To do this, the server renders a canonical representation of the description document and calculates an SHA1 hash from it. This is included in the description that the client downloads, and the server also sends it in an X-MAAS-API-Hash header in every HTTP response. The client can compare the server’s hash with the local hash; if they differ, the API has changed.

Rendering the canonical representation is where the problem lies. We want to ensure a consistent ordering, and we had relied on Python 2’s built-in rules for a few types:

None < Numeric/Boolean < String < Tuple

We reproduced this by creating wrappers — KeyCanonicalNone, KeyCanonicalNumeric, KeyCanonicalString, and KeyCanonicalTuple — that sort correctly with respect to one another.

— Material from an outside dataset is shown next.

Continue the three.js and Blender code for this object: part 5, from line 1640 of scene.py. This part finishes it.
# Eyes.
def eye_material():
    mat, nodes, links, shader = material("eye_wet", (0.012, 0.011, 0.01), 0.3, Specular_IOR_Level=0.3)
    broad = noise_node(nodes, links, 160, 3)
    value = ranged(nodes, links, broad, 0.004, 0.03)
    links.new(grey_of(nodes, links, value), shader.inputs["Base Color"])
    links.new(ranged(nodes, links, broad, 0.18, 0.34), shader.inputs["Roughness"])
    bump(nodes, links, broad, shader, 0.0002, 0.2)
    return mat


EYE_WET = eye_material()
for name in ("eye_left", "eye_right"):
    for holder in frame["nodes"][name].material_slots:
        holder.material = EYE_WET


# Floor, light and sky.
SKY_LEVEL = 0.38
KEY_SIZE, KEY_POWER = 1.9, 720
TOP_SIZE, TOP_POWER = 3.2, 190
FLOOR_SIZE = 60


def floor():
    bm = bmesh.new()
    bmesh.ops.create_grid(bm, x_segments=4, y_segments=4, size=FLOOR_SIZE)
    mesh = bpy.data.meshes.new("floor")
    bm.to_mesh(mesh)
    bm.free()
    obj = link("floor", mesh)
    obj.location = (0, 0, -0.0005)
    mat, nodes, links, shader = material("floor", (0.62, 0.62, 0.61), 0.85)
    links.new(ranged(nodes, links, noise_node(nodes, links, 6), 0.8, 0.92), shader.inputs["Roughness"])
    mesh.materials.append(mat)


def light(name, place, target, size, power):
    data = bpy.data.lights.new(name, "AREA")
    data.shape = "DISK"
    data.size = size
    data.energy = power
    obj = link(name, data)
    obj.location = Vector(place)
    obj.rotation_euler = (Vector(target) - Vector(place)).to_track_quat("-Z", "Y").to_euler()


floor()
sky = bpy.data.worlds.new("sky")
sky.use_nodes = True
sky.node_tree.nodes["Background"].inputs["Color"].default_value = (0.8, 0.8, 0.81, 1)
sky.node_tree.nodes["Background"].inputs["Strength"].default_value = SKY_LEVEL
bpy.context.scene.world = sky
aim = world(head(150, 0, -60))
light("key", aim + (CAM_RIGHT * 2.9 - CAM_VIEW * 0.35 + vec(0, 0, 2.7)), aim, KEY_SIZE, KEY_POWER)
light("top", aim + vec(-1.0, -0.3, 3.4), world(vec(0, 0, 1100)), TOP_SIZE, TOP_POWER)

A function, key_canonical, wraps disparate objects according to type, and can be used with sorted:

sorted(disparate_objects, key=key_canonical)

This solved our problem and we were back in business.

Things that `2to3` misses

I’m a Bad Person because these are bugs and I didn’t capture enough context at the time to be able to report them, nor have I tried to reproduce them since:

string.letters is not automatically changed to string.ascii_letters.
Imports of __builtin__ are changed to builtins, but references to __builtin__ are not updated.
Imports of urllib2 are changed to urllib.*, but some references are missed.

Miscellaneous

Not all of twisted.conch has been ported. This means that we can no longer support the little-known introspect service in MAAS. It’s a niche service for developer-driven debugging and it’s not enabled by default, so we dropped it.
2to3 converts things like isinstance(thing, (bytes, unicode)) to isinstance(thing, (bytes, str)), but it’s likely that we only want either str or bytes in Python 3.
sudo_write_file conflated its core mission (writing a file as another user via sudo) with encoding the file content. I changed it to instead raise TypeError if the given content is not a byte string, so that encoding must be done by the caller.
atomic_write also conflated its mission: it expected text content and silently encoded it as UTF-8. It will now raise TypeError if the content is not a byte string; again, encoding must be done by the caller.
TFTP paths are always byte strings. Other paths are often, but not always, represented as Unicode strings. This caused some difficulty.
Integer division: we had to change many expressions like a / b into a // b to ensure integer results.
When testing web interactions, content coming from Django is always a byte string. We used django.conf.settings.DEFAULT_CHARSET to decode. Strictly, however, we should have checked the Content-Type header.
Python 3 cushions us by wrapping sys.std{in,out,err} in io.TextIOWrappers, but when forking processes you are presented with the underlying reality: byte streams. The question arises: which character encoding should we use? The LANG and LC_* environment variables typically coordinate these kinds of understandings between processes. A new select_c_utf8_locale() function was created to select the C.UTF-8 locale. For cooperating applications this will mean we can reliably use UTF-8.
Command-line arguments given to subprocess’s functions should be Unicode strings, and it will encode them as appropriate. I did check further: that bit is implemented in C, but the result is very similar to calling os.fsencode().
Python 3 has only new-style classes. Classes that explicitly inherit from object can be amended to implicitly inherit from object instead.
No one seems to have paid any attention to the years of deprecation warnings about Exception.message. I conclude that deprecation warnings are more useful as retrospective justifications for breaking someone else’s application than they are useful in getting that person to update their application in time.

That’s it

I hope you find this useful when making your own plans. Good luck!